-- BEGIN --
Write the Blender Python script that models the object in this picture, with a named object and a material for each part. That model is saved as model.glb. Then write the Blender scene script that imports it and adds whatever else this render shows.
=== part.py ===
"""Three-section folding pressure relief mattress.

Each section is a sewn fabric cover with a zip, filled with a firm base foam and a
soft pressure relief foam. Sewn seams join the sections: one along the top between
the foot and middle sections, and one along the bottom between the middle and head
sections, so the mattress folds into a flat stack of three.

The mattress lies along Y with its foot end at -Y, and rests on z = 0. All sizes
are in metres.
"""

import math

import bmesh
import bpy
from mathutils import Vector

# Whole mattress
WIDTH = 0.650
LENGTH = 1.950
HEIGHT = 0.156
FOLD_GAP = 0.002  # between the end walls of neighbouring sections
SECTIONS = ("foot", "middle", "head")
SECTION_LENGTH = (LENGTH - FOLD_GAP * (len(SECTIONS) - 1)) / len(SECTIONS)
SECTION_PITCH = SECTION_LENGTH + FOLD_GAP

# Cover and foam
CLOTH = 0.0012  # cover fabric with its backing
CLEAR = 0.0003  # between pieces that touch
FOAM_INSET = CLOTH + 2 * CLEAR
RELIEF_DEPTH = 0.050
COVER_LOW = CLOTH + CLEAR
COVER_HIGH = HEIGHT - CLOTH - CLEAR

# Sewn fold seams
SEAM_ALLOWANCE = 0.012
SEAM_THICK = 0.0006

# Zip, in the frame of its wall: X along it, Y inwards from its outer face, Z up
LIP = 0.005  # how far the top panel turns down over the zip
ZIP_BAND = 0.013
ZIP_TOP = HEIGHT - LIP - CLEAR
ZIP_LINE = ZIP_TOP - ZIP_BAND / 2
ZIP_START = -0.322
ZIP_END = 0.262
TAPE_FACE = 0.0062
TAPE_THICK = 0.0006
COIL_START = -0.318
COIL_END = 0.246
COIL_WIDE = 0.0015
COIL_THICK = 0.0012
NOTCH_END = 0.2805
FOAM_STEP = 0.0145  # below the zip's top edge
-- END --
**OBJECTIVE:**
Go through the listing above and restate it word for word.

**EXPECTED ANSWER:**
Write the Blender Python script that models the object in this picture, with a named object and a material for each part. That model is saved as model.glb. Then write the Blender scene script that imports it and adds whatever else this render shows.
=== part.py ===
"""Three-section folding pressure relief mattress.

Each section is a sewn fabric cover with a zip, filled with a firm base foam and a
soft pressure relief foam. Sewn seams join the sections: one along the top between
the foot and middle sections, and one along the bottom between the middle and head
sections, so the mattress folds into a flat stack of three.

The mattress lies along Y with its foot end at -Y, and rests on z = 0. All sizes
are in metres.
"""

import math

import bmesh
import bpy
from mathutils import Vector

# Whole mattress
WIDTH = 0.650
LENGTH = 1.950
HEIGHT = 0.156
FOLD_GAP = 0.002  # between the end walls of neighbouring sections
SECTIONS = ("foot", "middle", "head")
SECTION_LENGTH = (LENGTH - FOLD_GAP * (len(SECTIONS) - 1)) / len(SECTIONS)
SECTION_PITCH = SECTION_LENGTH + FOLD_GAP

# Cover and foam
CLOTH = 0.0012  # cover fabric with its backing
CLEAR = 0.0003  # between pieces that touch
FOAM_INSET = CLOTH + 2 * CLEAR
RELIEF_DEPTH = 0.050
COVER_LOW = CLOTH + CLEAR
COVER_HIGH = HEIGHT - CLOTH - CLEAR

# Sewn fold seams
SEAM_ALLOWANCE = 0.012
SEAM_THICK = 0.0006

# Zip, in the frame of its wall: X along it, Y inwards from its outer face, Z up
LIP = 0.005  # how far the top panel turns down over the zip
ZIP_BAND = 0.013
ZIP_TOP = HEIGHT - LIP - CLEAR
ZIP_LINE = ZIP_TOP - ZIP_BAND / 2
ZIP_START = -0.322
ZIP_END = 0.262
TAPE_FACE = 0.0062
TAPE_THICK = 0.0006
COIL_START = -0.318
COIL_END = 0.246
COIL_WIDE = 0.0015
COIL_THICK = 0.0012
NOTCH_END = 0.2805
FOAM_STEP = 0.0145  # below the zip's top edge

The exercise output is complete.